Boo! Scariest Things in Whitewater 2008

Here’s the FREE WHITEWATER list of the scariest things in Whitewater for 2008. Last year’s edition is available for comparison.

The list runs in reverse order, from mildly frightening to horrifying.

10. Nostalgia. Why is it necessary to describe everything today as a reminder of what some small, humble person in town did forty three years, seven months, and four days ago? Not merely describe it that way, but likely see it that way — so that the present is only visible through a hodgepodge of scenes from the past?

9. Temporal Imperialism. Much worse than seeing everything though a sepia-colored lens, is the idea that everything was better way-back-when. Yes, yes, I am sure that you think everyone in Whitewater was out of Norman Rockwell decades ago, as though that were a better life. They weren’t, it wasn’t, and it’s all just so much self-flattery and self-deception to think so.
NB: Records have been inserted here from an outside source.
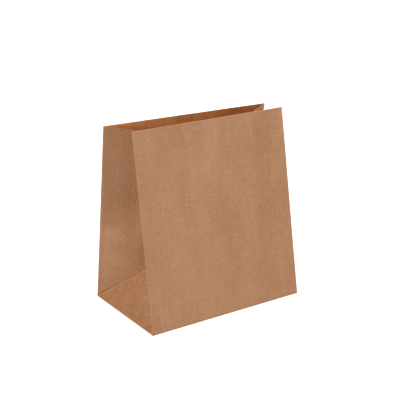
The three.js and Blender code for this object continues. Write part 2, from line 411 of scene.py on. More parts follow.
class FoldedSheet:
    """Where every place of the flat blank lies once the bag is folded."""

    FRONT_RIPPLES = (
        Ripple(130, 258, 25, 60, 0, 1.0),
        Ripple(98, 282, 12, 30, 0, -0.35),
        Ripple(15, 125, 9, 30, -45, 0.35),
        Ripple(110, 190, 70, 45, 0, 0.6),
        Ripple(232, 165, 40, 60, 6, 1.0),
    )
    BACK_RIPPLES = (
        Ripple(70, 200, 45, 60, 8, 0.7),
        Ripple(190, 120, 50, 55, -12, -0.6),
        Ripple(205, 250, 25, 50, 4, 0.5),
    )
    GUSSET_RIPPLES = {
        Flat.LEFT_BACK: (
            Ripple(26, 150, 30, 22, 0, -1.4),
            Ripple(18, 130, 24, 10, -8, -1.2),
            Ripple(20, 106, 24, 10, -6, 1.5),
            Ripple(48, 98, 20, 3.5, 28, 0.22),
        ),
        Flat.LEFT_FRONT: (Ripple(30, 125, 24, 14, 10, -0.6),),
        Flat.RIGHT_FRONT: (
            Ripple(26, 128, 26, 13, 8, -0.8),
            Ripple(24, 104, 22, 12, 4, 0.6),
        ),
        Flat.RIGHT_BACK: (
            Ripple(30, 120, 28, 15, -10, -0.7),
            Ripple(36, 200, 20, 30, 0, 0.5),
        ),
    }

    def __init__(self, sizes: BagSizes) -> None:
        """Works out the folds.

        Args:
            sizes: The bag's driving dimensions.
        """
        self.sizes = sizes
        back_left = UprightEdge(sizes, -1, 1, sizes.back_left)
        front_left = UprightEdge(sizes, -1, -1, sizes.front_left)
        front_right = UprightEdge(sizes, 1, -1, sizes.front_right)
        back_right = UprightEdge(sizes, 1, 1, sizes.back_right)
        self.front = Panel(sizes, front_left, front_right, self.FRONT_RIPPLES, -1.0)
        self.back = Panel(sizes, back_left, back_right, self.BACK_RIPPLES, 1.0)
        self.left = Gusset(sizes, 1, back_left, front_left, sizes.left_gusset)
        self.right = Gusset(sizes, -1, back_right, front_right, sizes.right_gusset)

    def walls(self, flat: Flat, distance: np.ndarray, height: np.ndarray) -> np.ndarray:
        """Folds places of one flat above the base.

        The front sinks in along its flat-pack crease, and the back bows out a little.

        Args:
            flat: The flat that the places are on.
            distance: Distances from the flat's corner fold, in mm.
            height: Heights along the sheet, in mm.

        Returns:
            The folded places, in mm.
        """
        sizes = self.sizes
        if flat in self.GUSSET_RIPPLES:
            gusset = self.left if flat.side < 0 else self.right
            place = gusset.place(distance, height, flat.rear)
            return place + self._gusset_swell(flat, distance, height)
        across = sizes.panel_width - distance if flat is Flat.BACK_RIGHT else distance
        bow = arch(across / sizes.panel_width)
        if flat is Flat.FRONT:
            below = height / sizes.foot_height
            above = (sizes.panel_height - height) / (sizes.panel_height - sizes.foot_height)
            slack = sizes.front_crease * np.sqrt(bow) * np.minimum(below, above)
            return self.front.place(across, height, slack)
        slack = sizes.back_slack * bow * arch(height / sizes.panel_height)
        return self.back.place(across, height, slack + self._seam_step(flat, across, height))

    def _gusset_swell(self, flat: Flat, across: np.ndarray, height: np.ndarray) -> np.ndarray:
        """How the soft dents of half a gusset move its places.

        Args:
            flat: The half gusset.
            across: Distances from its upright fold, in mm.
            height: Heights along the sheet, in mm.

        Returns:
            The move of each place, in mm, along the way that the half faces.
        """
        sizes = self.sizes
        foot, reach = sizes.foot_height, sizes.gusset_crease_fade
        swell = sum(ripple.at(across, height) for ripple in self.GUSSET_RIPPLES[flat])
        fade = smoothstep(0.0, sizes.gusset_edge_fade, across)
        fade = fade * smoothstep(0.0, reach, sizes.gusset_depth / 2 - across)
        fade = fade * smoothstep(foot, foot + reach, height)
        return (swell * fade)[..., None] * unit(np.array([flat.side, -flat.rear, 0.0]))

    def _seam_step(self, flat: Flat, across: np.ndarray, height: np.ndarray) -> np.ndarray:
        """How far a layer of the back seam stands out from the panel.

        Args:
            flat: The half of the back panel that the layer belongs to.
            across: Distances from the panel's left fold as the front is seen, in mm.
            height: Heights along the sheet, in mm.

        Returns:
            The step at each place, in mm.
        """
        sizes = self.sizes
        climbed = smoothstep(0.0, 2 * sizes.cell, height)
        if flat is Flat.BACK_LEFT:
            start = sizes.panel_width / 2 + sizes.seam_from
            return sizes.layer * smoothstep(start - sizes.seam_ramp, start, across) * climbed
        end = sizes.panel_width / 2 + sizes.seam_to
        lapped = 1 - smoothstep(end, end + sizes.seam_ramp, across)
        return -sizes.layer * lapped * (1 - climbed)

    def flaps(self, flat: Flat, distance: np.ndarray, depth: np.ndarray) -> np.ndarray:
        """Folds places of one flat under the base, as the bottom flaps lie.

        Args:
            flat: The flat that the places are on.
            distance: Distances from the flat's corner fold, in mm.
            depth: Distances past the base fold, in mm.

        Returns:
            The folded places of the outer face, in mm.
        """
        sizes = self.sizes
        half_width, half_depth = sizes.panel_width / 2, sizes.gusset_depth / 2
        if flat is Flat.FRONT:
            return np.stack((distance - half_width, depth - half_depth, np.zeros_like(depth)), -1)
        if flat in self.GUSSET_RIPPLES:
            x = flat.side * (half_width - depth)
            y = flat.rear * (half_depth - distance)
            past_edge = half_width - half_depth + np.abs(y) - np.abs(x)
            covered = smoothstep(sizes.cover_from, sizes.cover_to, past_edge)
            return np.stack((x, y, sizes.layer * covered * (1 + self._lapped(np.abs(y)))), -1)
        x = flat.side * (half_width - distance)
        y = half_depth - depth
        layers = self._lapped(y)
        if flat is Flat.BACK_RIGHT:
            seam_end = half_width - sizes.seam_to
            layers = layers + smoothstep(seam_end - sizes.seam_ramp, seam_end, distance)
        return np.stack((x, y, sizes.layer * layers), -1)

    def _lapped(self, y: np.ndarray) -> np.ndarray:
        """1 where the front and back flaps lie over each other, and 0 past their lap."""
        lap = self.sizes.bottom_overlap / 2
        return 1 - smoothstep(lap, lap + self.sizes.seam_ramp, y)


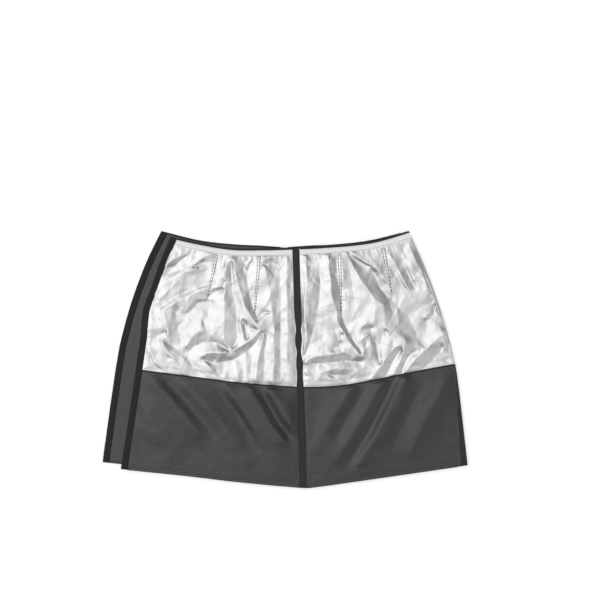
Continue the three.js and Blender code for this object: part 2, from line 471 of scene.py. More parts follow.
# Crease lines of the silver lining, listed one by one. Each line is a crest or a valley, as
# (x, y, rise of the cloth there) in millimetres, and the cloth hangs between the lines.
LEFT_LINING_CREASES = (
    ((-465, 215, 3), (-410, 275, 9), (-350, 305, 10), (-305, 320, 9)),
    ((-430, 185, 3), (-365, 230, 2), (-295, 255, 2), (-245, 270, 3)),
    ((-425, 175, 9), (-360, 210, 8), (-285, 245, 7), (-220, 255, 7), (-205, 270, 5)),
    ((-205, 270, 5), (-225, 285, 6), (-255, 280, 5)),
    ((-210, 245, 3), (-245, 235, 2), (-270, 215, 1)),
    ((-310, 335, 7), (-280, 360, 7), (-245, 370, 5)),
    ((-315, 320, 2), (-285, 340, 1), (-245, 340, 2), (-210, 325, 3)),
    ((-425, 175, 9), (-415, 140, 9), (-405, 85, 8)),
    ((-380, 165, 2), (-370, 110, 1), (-360, 60, 1)),
    ((-430, 65, 9), (-395, 10, 9), (-340, -60, 6)),
    ((-410, 60, 2), (-360, 25, 1), (-315, -25, 1), (-285, -70, 1)),
    ((-280, -5, 7), (-250, -40, 8), (-225, -75, 4)),
    ((-245, 0, 2), (-210, -30, 1), (-185, -75, 1)),
    ((-480, 105, 4), (-445, 110, 6), (-415, 105, 5)),
    ((-480, 75, 1), (-445, 80, 1), (-415, 95, 1)),
    ((-480, 25, 5), (-465, 35, 7), (-430, 15, 6), (-395, 5, 5)),
    ((-465, 30, 7), (-450, -10, 6), (-415, -35, 4)),
    ((-470, 10, 1), (-460, -15, 1), (-430, -40, 1)),
    ((-345, 45, 8), (-310, 95, 10), (-275, 105, 9), (-225, 110, 7)),
    ((-350, 10, 2), (-315, 45, 1), (-285, 60, 1), (-240, 60, 1), (-190, 30, 2)),
    ((-290, 10, 9), (-270, 25, 11), (-210, 25, 11), (-155, 45, 10), (-115, 70, 10), (-80, 105, 12)),
    ((-290, 0, 3), (-260, -10, 1), (-225, -10, 0), (-175, 0, 0),
     (-130, 30, 0), (-100, 60, 1), (-70, 95, 4)),
    ((-345, 170, 5), (-310, 210, 6), (-270, 215, 4)),
    ((-340, 160, 2), (-300, 200, 1), (-260, 200, 2)),
    ((-205, 335, 8), (-205, 280, 9), (-210, 215, 10), (-210, 140, 11), (-210, 70, 9), (-195, 35, 5)),
    ((-185, 340, 3), (-185, 280, 4), (-180, 220, 4), (-167, 190, 4), (-165, 130, 3), (-165, 75, 3),
     (-180, 35, 2)),
    ((-180, 350, 9), (-170, 290, 10), (-155, 235, 11), (-140, 185, 12), (-115, 150, 12), (-90, 110, 13)),
    ((-145, 325, 3), (-130, 270, 3), (-120, 215, 3), (-110, 175, 2), (-95, 140, 3)),
    ((-155, 140, 9), (-140, 70, 6)),
    ((-140, 135, 2), (-130, 75, 1)),
    ((-90, 110, 13), (-120, 130, 8), (-150, 145, 9)),
    ((-100, 105, 4), (-135, 115, 4)),
    ((-90, 110, 13), (-70, 140, 11), (-45, 175, 9)),
    ((-95, 140, 3), (-75, 165, 3), (-50, 165, 4)),
    ((-130, 305, 2), (-120, 340, 2)),
    ((-140, 355, 7), (-130, 320, 7), (-115, 355, 7)),
    ((-100, 360, 5), (-95, 245, 6), (-100, 180, 5)),
    ((-75, 350, 7), (-60, 360, 6), (-10, 355, 5)),
    ((-70, 330, 2), (-45, 340, 1), (-15, 315, 1)),
    ((-70, 325, 7), (-55, 260, 9), (-45, 175, 10)),
    ((-15, 305, 3), (-12, 210, 4), (-14, 70, 4), (-12, -85, 3)),
    ((10, 355, 7), (10, 210, 8), (10, 70, 7), (10, -20, 7), (20, -85, 4)),
    ((-70, 105, 10), (-80, 50, 10), (-95, -10, 9), (-100, -85, 7)),
    ((-60, 90, 5), (-70, 35, 4), (-70, -25, 4), (-75, -85, 3)),
    ((-45, 175, 10), (-35, 105, 10), (-35, 0, 9), (-40, -85, 8)),
    ((-135, 20, 4), (-130, -85, 6)),
    ((-115, 10, 3.5), (-115, -85, 3.5)),
    ((-170, -10, 5), (-160, -85, 6)),
    ((-145, 0, 3.5), (-145, -85, 3.5)),
    ((-420, 305, 2), (-380, 330, 2), (-345, 360, 1)),
    ((-410, 335, 6), (-375, 355, 6), (-330, 375, 4)),
)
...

8. Cheerleaders. Not just silly, but wrong, is the idea that the best a politician can do for this community is to be a cheerleader for it. A serious man would be humiliated to think this way, but it passes for profound here. If it makes so much sense to think this way, then why not dress the part, for the full effect? I’ll spring for the costume — just email your address to I won’t even charge for shipping.

7. Jaywalkers. Why even bother with an explanation — isn’t it obvious that these no-good, lawbreaking punks are a problem that should be restrained through easier ticketing? Fine away!

6. Squirrels. They’re still walking freely around here. A whole year, and what’s been done? Nothing — these beady-eyed demons should have been stopped long ago. Yet, our local politicians have done nothing. Set a few coyotes out in the downtown, and the problem will be solved.

5. Markets. Why have buyers and sellers, freely choosing, when you can have regulators, picking and deciding for us?

Leave it to the super-smart politicians on Council. You hush up, they’ll run Whitewater for you.

4. Conflicts of Interest. Like poltergeists, they’re invisible here. No one in Whitewater has ever seen a conflict of interest. One cannot see what is so easily rationalized and wished away.

Politicians and press, sycophantic friends on boards, etc. — they’re not conflicts if the town fathers insist that they’re not. It’s just that simple. Houdini couldn’t make things disappear so quickly.

3. Parental Homeowners. People from sick, disgusting communities like Waukesha, New Berlin, and Whitefish Bay are buying homes in Whitewater for their college-attending children. Can’t you stop this, town fathers? They’ve made our neighbors a wasteland, dead, Dead, DEAD!

2. Foreign Homeowners. Did you know, really did you, that there are — right here in our midst — foreign homeowners? Yes, not even God-fearing, red-blooded American parents, but people who grew up beyond our Republic. Worse, they came here. Worse still — nearly unbearable — some of them bought property in our very city.

Any other community would be happy to have willing buyers — for Whitewater, it’s an invasion.

By the way, who were all the ancestors of the local residents of our community, a few generations ago? Were their villages in Europe communities of milk and honey, streets paved with gold, fair maidens everywhere, in Germany or Scandinavia?

No, I think not — why leave if that were so?

My best guess — some vulgar, dark European rat’s nest, an overweight woman milking a scrawny cow, and not a bar of soap to be seen within a hundred miles.

They arrive here, and suddenly they’re all transformed into local versions of the Vanderbilts.

1. The Police and Fire Commission. Last year’s Number 1 was our police chief, and a year of even greater buffoonery places him as a permanent, Hall of Fame member. For this year, it’s the worst, most embarrassing board or commission in the city. Suitable for any small, reactionary town, the PFC never fails to act as a living cliché.

Why, by the way, the conjunction AND in the Commission’s title? It serves no purpose.

The PFC is a B-movie version of a rubber-stamp body, in contrast with the good and open traditions of our state.

Film these meetings, and we’ll have our own horror-movie industry, suitable for this or any other Halloween.